Minimum Spanning Tree Algorithms
Kruskal's algorithm sorts edges by weight and adds them if they do not create a cycle. It uses Union-Find for efficiency. Prim's algorithm grows the tree by repeatedly adding the minimum-weight edge connecting the tree to a new vertex. Both algorithms guarantee the same total weight but may produce different trees.
Mastering Through Flashcards
Flashcards help you memorize which algorithm to use for different scenarios and the steps of each algorithm. Create cards with algorithm pseudocode and problem-type cards asking which algorithm applies. Include cards comparing space-time tradeoffs between approaches.
Problem-Solving Patterns and Study Strategies
Graph problems follow recognizable patterns. Identifying the pattern helps you select the right algorithm quickly.
Common Problem Types
Connectivity problems ask whether vertices are reachable from one another. Solve these with DFS or BFS. Path problems ask for routes between vertices. Use shortest-path algorithms or traversals. Cycle detection uses DFS with a recursion stack to detect back edges. Topological sorting applies to DAGs to order vertices such that all edges point forward. This is essential for dependency resolution.
Bipartite checking determines if vertices can be divided into two groups with edges only between groups. Strong connectivity and component finding require analyzing directed graphs carefully.
Effective Study Techniques
For effective studying, use the Feynman Technique with flashcards.

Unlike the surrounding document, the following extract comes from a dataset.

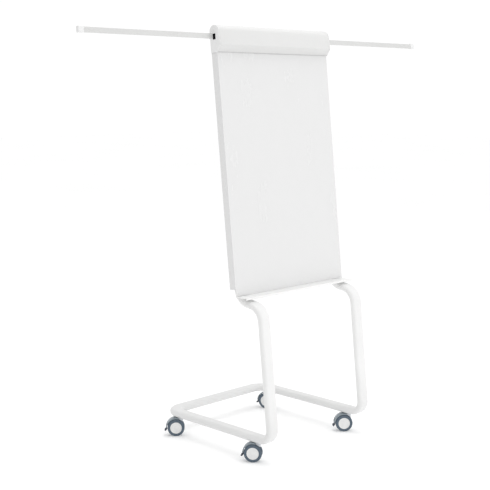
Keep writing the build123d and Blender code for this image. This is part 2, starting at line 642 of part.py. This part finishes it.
axle_place = (TRAIL, WHEEL_R)
pedal_pin = polar(PEDAL_ANGLE, HOOD_R)
pedal_heel = polar(-9, 46.0)
pedal_tip = polar(-13, 50.8)
hood_arc = CenterArc(axle_place, HOOD_R, HOOD_START, HOOD_END - HOOD_START)
cheek_arc = CenterArc(axle_place, HOOD_R, CHEEK_START, 30)
pedal_arc = CenterArc(axle_place, HOOD_R + 0.3, -10, 30)
for name, place in CASTORS.items():
    with BuildPart() as housing:
        with BuildSketch(castor_side(place, 0)):
            SlotArc(hood_arc, HOOD_T)
        extrude(amount=HOOD_HALF, both=True)
        for start in (-HOOD_HALF, CHEEK_IN):
            with BuildSketch(castor_side(place, start)):
                SlotArc(cheek_arc, HOOD_T)
            extrude(amount=HOOD_HALF - CHEEK_IN)
        with BuildSketch(castor_side(place, 0)):
            with Locations(axle_place):
                Circle(HOOD_R - HOOD_T / 2)
            Polygon(
                axle_place, polar(60, 60), polar(100, 70), polar(128, 60), align=None, mode=Mode.INTERSECT)
        extrude(amount=4.0, both=True)
        with BuildSketch(castor_side(place, 0)):
            with Locations(axle_place):
                Circle(9.0)
        extrude(amount=6.4, both=True)
        with BuildSketch(Plane.XY.offset(BOSS_FOOT)):
            with Locations(place[:2]):
                Circle(BOSS_R)
        extrude(amount=BOSS_TOP - BOSS_FOOT)
        with BuildSketch(Plane.XY.offset(BOSS_FOOT)):
            with Locations(place[:2]):
                Circle(PIN_R + RUN)
        extrude(amount=HEAD_TOP - BOSS_FOOT, mode=Mode.SUBTRACT)
        with BuildSketch(castor_side(place, 0)):
            with Locations(axle_place):
                Circle(AXLE_R)
        extrude(amount=8.0, both=True, mode=Mode.SUBTRACT)
        with BuildSketch(castor_side(place, 0)):
            with Locations(pedal_pin):
                Circle(PEDAL_PIN_R + RUN)
        extrude(amount=12.3, both=True, mode=Mode.SUBTRACT)
    save(housing, f"{name}_housing")

    with BuildPart() as head:
        with BuildSketch(Plane.XY.offset(BOSS_TOP - 10)):
            with Locations(place[:2]):
                Circle(HEAD_R)
                Circle(PIN_R + RUN, mode=Mode.SUBTRACT)
        extrude(amount=HEAD_TOP - BOSS_TOP + 10)
        fillet(head.edges().filter_by(GeomType.CIRCLE).sort_by(Axis.Z)[-1], radius=1.0)
        with BuildSketch(castor_side(place, 0)):
            with Locations(axle_place):
                Circle(HOOD_R - HOOD_T / 2)
            SlotArc(hood_arc, HOOD_T)
        extrude(amount=30.0, both=True, mode=Mode.SUBTRACT)
    save(head, f"{name}_swivel_head")

    with BuildPart() as axle:
        with BuildSketch(castor_side(place, 0)):
            with Locations(axle_place):
                Circle(AXLE_R)
        extrude(amount=WHEEL_OUT - 3.3, both=True)
    save(axle, f"{name}_axle")

    for face, out in (("near", -1), ("far", 1)):
        with BuildPart() as tyre:
            with BuildSketch(castor_side(place, out * WHEEL_OUT)):
                with Locations(axle_place):
                    Circle(WHEEL_R)
                    Circle(HUB_R, mode=Mode.SUBTRACT)
            extrude(amount=-out * WHEEL_T)
            rims = tyre.edges().filter_by(lambda e: e.geom_type == GeomType.CIRCLE and e.radius > HUB_R + 1)
            fillet(rims, radius=3.5)
        save(tyre, f"{name}_{face}_tyre")
        with BuildPart() as hub:
            with BuildSketch(castor_side(place, out * (WHEEL_OUT - WHEEL_T))):
                with Locations(axle_place):
                    Circle(HUB_R)
            extrude(amount=out * (WHEEL_T - 0.5))
            with BuildSketch(castor_side(place, out * (WHEEL_OUT - 0.5))):
                with Locations(axle_place):
                    Circle(HUB_R - 4)
                    Circle(8.0, mode=Mode.SUBTRACT)
            extrude(amount=-out * 2.0, mode=Mode.SUBTRACT)
            with BuildSketch(castor_side(place, out * (WHEEL_OUT - WHEEL_T))):
                with Locations(axle_place):
                    Circle(AXLE_R + RUN)
            extrude(amount=out * (WHEEL_T - 3.0), mode=Mode.SUBTRACT)
        save(hub, f"{name}_{face}_hub")

    with BuildPart() as pedal:
        with BuildSketch(castor_side(place, 0)):
            SlotArc(pedal_arc, HOOD_T + 0.4)
            SlotCenterPoint(
                center=((pedal_heel[0] + pedal_tip[0]) / 2, (pedal_heel[1] + pedal_tip[1]) / 2),
                point=pedal_tip, height=8.0)
        extrude(amount=PEDAL_HALF, both=True)
        with BuildSketch(castor_side(place, 0)):
            with Locations(pedal_tip):
                Circle(PEDAL_TIP_R)
        extrude(amount=PEDAL_TIP_HALF, both=True)
        with BuildSketch(castor_side(place, 0)):
            with Locations(pedal_pin):
                Circle(2.5)
        extrude(amount=7.5, both=True)
        with BuildSketch(castor_side(place, 0)):
            with Locations(pedal_pin):
                Circle(PEDAL_PIN_R)
        extrude(amount=12.0, both=True)
    save(pedal, f"{name}_brake_pedal")
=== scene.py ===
import json
import math

import bmesh
import bpy
from mathutils import Matrix, Vector


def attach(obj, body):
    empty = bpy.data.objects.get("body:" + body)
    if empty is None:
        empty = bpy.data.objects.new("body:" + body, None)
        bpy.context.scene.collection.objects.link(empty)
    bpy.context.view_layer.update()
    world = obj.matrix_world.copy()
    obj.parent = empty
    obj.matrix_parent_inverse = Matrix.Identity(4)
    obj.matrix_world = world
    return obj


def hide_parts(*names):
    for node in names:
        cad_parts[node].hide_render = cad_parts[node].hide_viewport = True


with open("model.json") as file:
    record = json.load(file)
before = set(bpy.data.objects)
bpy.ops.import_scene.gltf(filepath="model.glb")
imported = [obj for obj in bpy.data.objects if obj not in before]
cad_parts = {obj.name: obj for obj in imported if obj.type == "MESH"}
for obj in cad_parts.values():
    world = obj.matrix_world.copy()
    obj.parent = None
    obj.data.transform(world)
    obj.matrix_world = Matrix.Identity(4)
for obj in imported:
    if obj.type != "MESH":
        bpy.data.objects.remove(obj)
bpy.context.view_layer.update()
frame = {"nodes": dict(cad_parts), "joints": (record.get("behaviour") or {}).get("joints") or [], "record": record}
nodes = frame["nodes"]
joints = {j["name"]: j for j in frame["joints"]}
CASTORS = ("front_left", "front_right", "rear_left", "rear_right")
MM = 0.001
UPWARD = Vector((0, 0, 1))


# ---------------------------------------------------------------- camera
CAMERA_AT = Vector((-3.4629, -3.3557, 1.585))
CAMERA_YAW = math.radians(44.78)
CAMERA_PITCH = math.radians(8.15)
camera_data = bpy.data.cameras.new("camera")
camera_data.sensor_width = 36.0     # millimetres, as is the lens
camera_data.lens = 77.84
camera_data.clip_end = 100.0
camera = bpy.data.objects.new("camera", camera_data)
bpy.context.scene.collection.objects.link(camera)
look = Vector((
    math.sin(CAMERA_YAW) * math.cos(CAMERA_PITCH),
    math.cos(CAMERA_YAW) * math.cos(CAMERA_PITCH),
    -math.sin(CAMERA_PITCH),
))
camera.location = CAMERA_AT
camera.rotation_euler = look.to_track_quat("-Z", "Y").to_euler()
bpy.context.scene.camera = camera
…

After studying a concept, write it in simple terms on a flashcard. Test whether you can explain it without the card. Create pattern-recognition cards showing problem descriptions and asking which algorithm family applies. Practice categorizing mixed problems by type before solving them.
Review cards for common mistakes and edge cases, like forgetting to handle disconnected components. Space your review strategically using spaced repetition. Review cards more frequently when first learning and less frequently as you master them. This approach moves information from short-term to long-term memory.